For the rest, sum the smallest K wages.
// OJ: https://leetcode.com/problems/minimum-cost-to-hire-k-workers/
// Author: github.com/lzl124631x
// Time: O(N^2 * logN)
// Space: O(N)
// Ref: https://leetcode.com/problems/minimum-cost-to-hire-k-workers/solution/
// NOTE: this solution will get TLE
class Solution {
public:
double mincostToHireWorkers(vector<int>& Q, vector<int>& W, int K) {
int N = Q.size();
double ans = DBL_MAX;
for (int i = 0; i < N; ++i) {
double factor = (double) W[i] / Q[i];
vector<double> costs;
for (int j = 0; j < N; ++j) {
double c = factor * Q[j];
if (c < W[j]) continue;
costs.push_back(c);
}
if (costs.size() < K) continue;
sort(costs.begin(), costs.end());
double sum = accumulate(costs.begin(), costs.begin() + K, 0.0);
ans = min(ans, sum);
}
return ans;
}
};If we select person[i] as the benchmark, W[i]/Q[i] will be used as the rate. All other people get Q[j] * rate.
If Q[j] * rate[i] is smaller than W[j], i.e. Q[j] * rate[i] < W[j], or rate[i] < rate[j], person[j] can't work.
So rate[i] can only make the people with equal or smaller rates to be able to work.
- The greatest rate can make all people work, but results in greater total wage.

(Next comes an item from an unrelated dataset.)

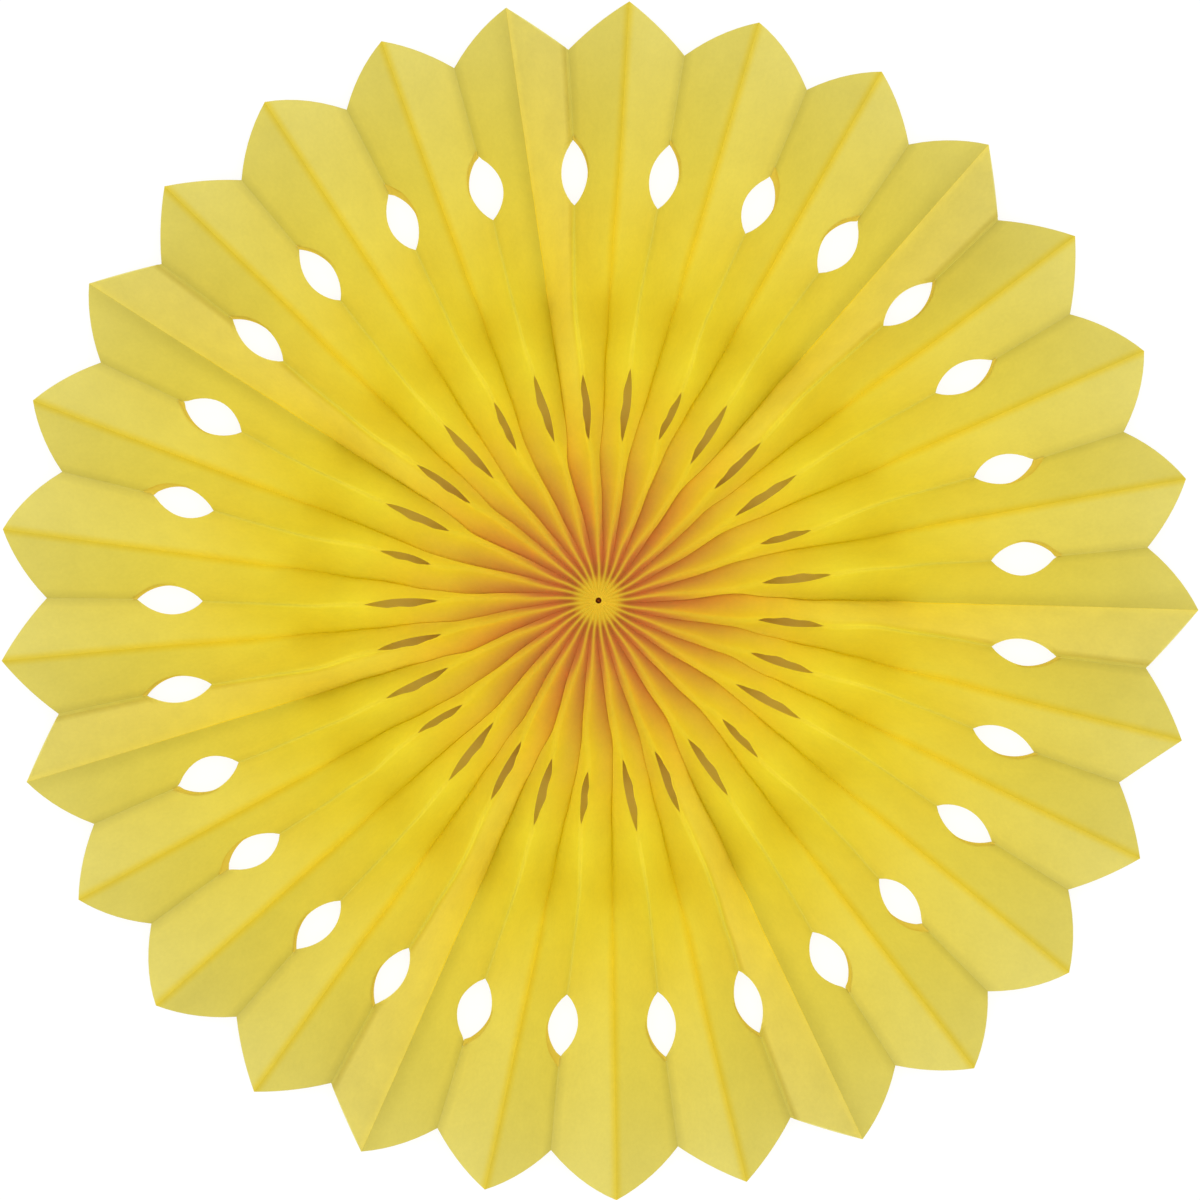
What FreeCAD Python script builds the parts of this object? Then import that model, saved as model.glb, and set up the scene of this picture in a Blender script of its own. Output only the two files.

- The smaller rate can make less people work, but results in smaller total wage.
Hence we can iterate people in ascending order of rate.
We use a max heap pq to keep the qualities of people, and sum to track the sum of qualities of people in the pq.
For person[i], we add her quality into the pq. And pop if the pq has more than K people. We update the sum accordingly.
If there are K people in the pq, then sum * rate[i] is the total wage. We just need to find the minimal total wage.
// OJ: https://leetcode.com/problems/minimum-cost-to-hire-k-workers/
// Author: github.com/lzl124631x
// Time: O(NlogN)
// Space: O(N)
class Solution {
public:
double mincostToHireWorkers(vector<int>& Q, vector<int>& W, int K) {
int N = Q.size(), sum = 0;
double ans = DBL_MAX;
vector<int> id(N);
vector<double> rate(N);
for (int i = 0; i < N; ++i) rate[i] = (double)W[i] / Q[i];
iota(begin(id), end(id), 0);
sort(begin(id), end(id), [&](int a, int b) { return rate[a] < rate[b]; });
priority_queue<int> pq;
for (int i = 0; i < N; ++i) {
sum += Q[id[i]];
pq.push(Q[id[i]]);
if (pq.size() > K) {
sum -= pq.top();
pq.pop();
}
if (pq.size() == K) ans = min(ans, rate[id[i]] * sum);
}
return ans;
}
};